[The following is from the program notes from our last celebration of Solemn Vespers.]
The Sixth Sunday of Easter is not the flashiest of liturgical events. We’re a good ways out from the euphoria of Easter, but not quite at the Ascension yet. It seems like a good time to step back at think about the liturgy in general.
We moderns have a lamentable tendency to see the liturgy and “religion” as add-ons to “everyday life.”
This isn’t to say that “everyday life” isn’t an important concept. We are apt to overlook its importance. My favorite contemporary philosopher, Alasdair MacIntyre, maintains that everyday life makes a huge difference in how we understand the world. Our American everyday life presumes a more or less regular waking hour, breakfast and a shower, business hours (normally “9 to 5”) that determine the schedules for public transportation, television programming and so on, supper, and bedtime. If we are Christians, we may squeeze into that schema morning and bedtime prayers, maybe a trip to Mass before or after work, and perhaps a rosary—worthy practices, all!
The liturgy is, in fact, “everyday life,” but not of twenty-first century America. It is the precondition for living in and understanding the Kingdom of God. When we Christians speak of ourselves as pilgrims, or, at more contentious times, exiles, we are noting that the everyday life of America is a kind of compromise, an adjustment we make to acknowledge that we haven’t yet arrived home. Our real life is life in Christ, and “the liturgy is…an exercise of the priestly office of Jesus Christ [Sacrosanctum concilium par. 7].” As members of Christ’s Body, this is our true daily work or activity. It is what makes a day “normal” and normative.

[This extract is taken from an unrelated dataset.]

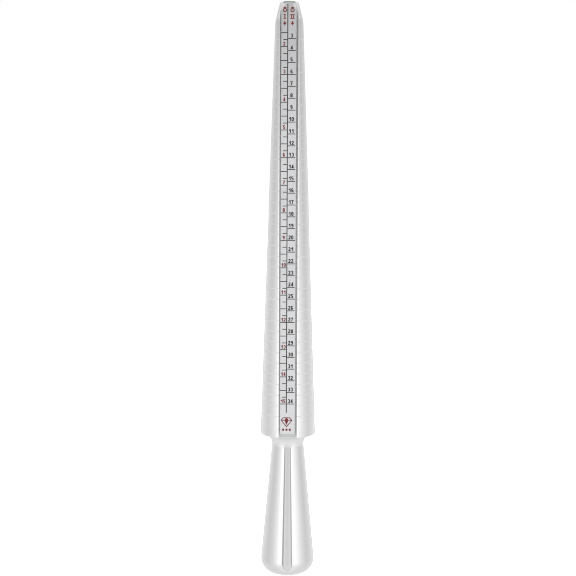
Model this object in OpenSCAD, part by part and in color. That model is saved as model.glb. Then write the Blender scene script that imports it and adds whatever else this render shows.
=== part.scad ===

Let’s compare what a typical day in America highlights as normal to what is normal in liturgical life. In both cases, we are dealing with a highly developed culture. Human cultures tend to be defined by symbols, music and other art, language, and ritual. Typical American music is perhaps corporate popular music, which is used, significantly, as background in marketplaces. Liturgical music orients us more obviously to the great cosmic dance and provides a fit setting for the proclamation of God’s Word. Americans tend to wear business suits at one time, jeans and sweatshirts at other times. Liturgical dress begins with the alb (the equivalent of the white gown worn by infants at baptism), the sign, not of professional competence or of casual downtime, but of incorporation into Christ’s body.
What prompted this reflection was my realization that we often celebrate Solemn Vespers on Saturday evenings, and this inevitably involves the same set of Psalms (144-147), often the same reading and a fairly narrow range of hymns. We always end with a Magnificat setting and Intercessions. Given our default understanding of the liturgy as a kind of addition to everyday life, rather than everyday life itself, there is a kind of temptation to make changes to this stable, normal order to heighten the impact on the occasional visitor or to avoid boring the regular worshipper. To give in to this temptation would be to miss the fact that “everyday life” for a Roman Catholic is precisely defined by Psalms 144-147 on Saturday night, every bit as much as “everyday life” for an American includes the news at 6:00 and the Tonight Show at 10:30, hot dogs on July 4, and McDonalds at every exit on the interstate. To the extent that we change this schedule, we change the culture in subtle ways.
Given the extent of liturgical changes in the Church in the past five decades, it is of special importance to preserve the normality of the ancient order of Vespers. What we celebrate every Saturday evening is the same order legislated in the early sixth century by Saint Benedict himself. How many saints were formed by immersion in just this everyday liturgical life!
The rosary, mentioned above, is itself a kind of distillation of the liturgy, a portable style of prayer for those who are not able to join the Church at the regular celebrations of Mass and/or the Office (which includes Vespers). It is best understood as a reminder of home, much as a letter from a loved one might serve as a reminder of our hope for a future reunion. The liturgy itself is an experience of home, a concentration of the Real Presence of Christ (certainly in the tabernacle, but also in His gathered Body), and for this reason should be preferred even to the rosary, when it is possible to attend. Such was the gist of the Directory on Popular Piety and the Liturgy, issued by the Vatican in 2001. That this is not widely understood is evidenced by the fact that if you Google “rosary and liturgy” the third hit is a blog post…by yours truly!
In any case, the more we can reorient ourselves to understand the liturgy as a foretaste of our true homeland, the stronger we will be able to resist the corrosive influences of the world.